São apenas três horas e meia de voo entre Paris e Istambul. E um segundo voo para a cidade turca de Gazientep, próxima à fronteira. No hotel, ela entra em contato com os recrutadores que passam para ela os telefones dos homens que atravessam pessoas pela fronteira.
Do outro lado dessa cerca, é a Síria. A travessia termina na cidade síria de Raqqa, capital do Estado Islâmico. Duzentas mil pessoas vivem sob o domínio do Estado Islâmico desde junho de 2013. Em Raqqa, a jornalista gravou um desfile militar do exército terrorista, tanques e mísseis passavam pela rua. No centro da cidade, um inimigo do regime foi crucificado. E três são fuzilados diante de todos.
Nas ruas da cidade, impera a lei islâmica, a Sharia. Homens fazem as orações no meio da rua, guardas do Estado Islâmico andam com fuzis nos ombros, mulheres caminham totalmente cobertas. Dois homens do Estado Islâmico chamam a atenção dela.
Estado Islâmico:Nós conseguimos ver através do seu véu.
Jornalista: Desculpe, ele é um pouco transparente.
Estado Islâmico: Você precisa se cobrir melhor.
Jornalista: Certo, certo, desculpe.
Num cybercafé, a jornalista encontra diversas mulheres francesas conversando pela internet com suas famílias na França.
“Eu não vou voltar, mãe!
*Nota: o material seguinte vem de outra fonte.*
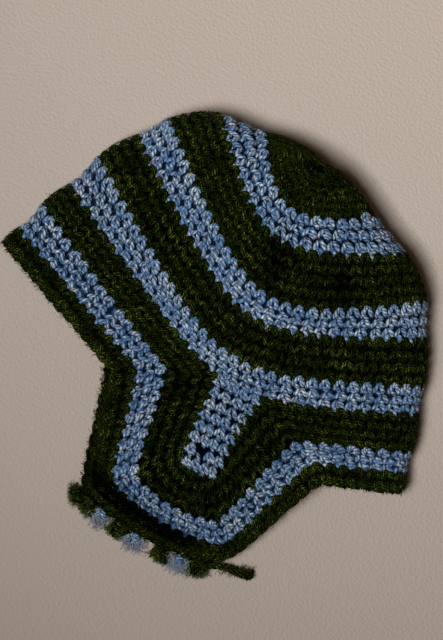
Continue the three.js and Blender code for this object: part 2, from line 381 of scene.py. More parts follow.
    def side_wall(self, edge: Edge, side: Side, tongue: Tongue | None) -> Loop:
        """Places the wall along one edge on one half, with the fold rolled at both ends.

        Args:
            edge: the edge to follow.
            side: the half of the hat.
            tongue: the flap's tongue on this edge, if it has one.

        Returns:
            An open run of points from left fold to right fold.
        """
        line = self.outline(edge, side, tongue)
        whole = max(line.length[-1], SHORTEST)
        run = min(edge.run, whole / 2)
        roll_angles = np.linspace(0, np.pi / 2, self.roll_steps)
        rolled = run * (1 - np.cos(roll_angles))
        middle = np.linspace(run, whole - run, self.middle_steps)[1:-1]
        length = np.concatenate([rolled, middle, (whole - rolled)[::-1]])
        x = np.interp(length, line.length, line.x)
        y = np.interp(length, line.length, line.y)
        top = np.interp(length, line.length, line.top)
        rising = line.length + TINY * np.arange(self.steps)
        head_x = np.interp(length, line.length, np.gradient(line.x, rising))
        head_y = np.interp(length, line.length, np.gradient(line.y, rising))
        from_fold = np.minimum(length, whole - length)
        roll = np.clip(1 - from_fold / max(run, SHORTEST), 0, 1)
        rise = np.sqrt(1 - roll * roll)
        level = top - self.dent_depth(x, y) if side is Side.UPPER else np.full_like(x, edge.base)
        outer = np.stack([x, y, edge.fold + (level - edge.fold) * rise], -1)
        toward = np.where(length < whole / 2, 1.0, -1.0)
        along = np.stack([head_x * toward, head_y * toward, np.zeros_like(x)], -1)
        if line.length[-1] < 1:
            along = np.tile([0.0, -1.0, 0.0], (len(x), 1))
        lean = math.radians(edge.lean)
        inward = np.array([0.0, -math.sin(lean), side.value * math.cos(lean)])
        depth = unit(along * roll[:, None] + inward * rise[:, None])
        run_length = running_length(outer)
        stops = [0.0, run_length[-1]]
        if tongue:
            centre, _ = tongue.end(side)
            reach = tongue.half + tongue.flank / 2
            marks = centre + np.array([-reach, -tongue.half, 0, tongue.half, reach])
            plan = np.interp(marks, line.x, line.length)
            stops[1:1] = list(np.interp(plan, length, run_length))
        return Loop(outer, depth, run_length, np.array(stops))

    def loop(self, name: str, with_tongue: bool) -> Loop:
        """Joins the two halves of an edge into a loop that starts at the left fold.

        Args:
            name: the edge's name.
            with_tongue: whether the edge follows its flap's tongue.

        Returns:
            The whole loop, moved to the hat's own origin.
        """
        edge = EDGES[name]
        tongue = TONGUES.get(name) if with_tongue else None
        upper = self.side_wall(edge, Side.UPPER, tongue)
        lower = self.side_wall(edge, Side.LOWER, tongue)
        outer = np.concatenate([upper.outer, lower.outer[::-1][1:]])
        depth = np.concatenate([upper.depth, lower.depth[::-1][1:]])
        length = running_length(outer)
        total = max(length[-1], SHORTEST)
        back = total - lower.anchors[::-1][1:]
        anchors = np.concatenate([upper.anchors, back]) / total
        outer = outer - np.array([self.centre[0], self.centre[1], 0])
        return Loop(outer, depth, length, anchors)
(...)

Eu me arrisquei para chegar aqui e não vou voltar. O que a senhora vê na televisão é falso”, diz uma delas.
Daqui, os homens vão direto para os campos de treinamento do grupo. Nesses campos secretos, os ocidentais ganham uma nova identidade. Geralmente adotam um nome muçulmano. Foi o que aconteceu com o filho da brasileira Rosana Rodrigues. Brian de Mulder, agora é conhecido como Abu Qassem Brazili, ou Abu Qassem Brasileiro.
Outro brasileiro, Kaíque Guimarães, que morava na Espanha, foi detido na Bulgária, tentando chegar até os campos do Estado Islâmico. Nesses lugares, os jihadistas são endurecidos no combate e viram máquinas de guerra.
Todas as semanas, dezenas de jovens europeus fazem esse mesmo caminho para engrossar as colunas do Estado Islâmico. E virar soldados de uma guerra dita santa, que distorce os princípios da religião islâmica e se torna retrato da barbárie e da ignorância.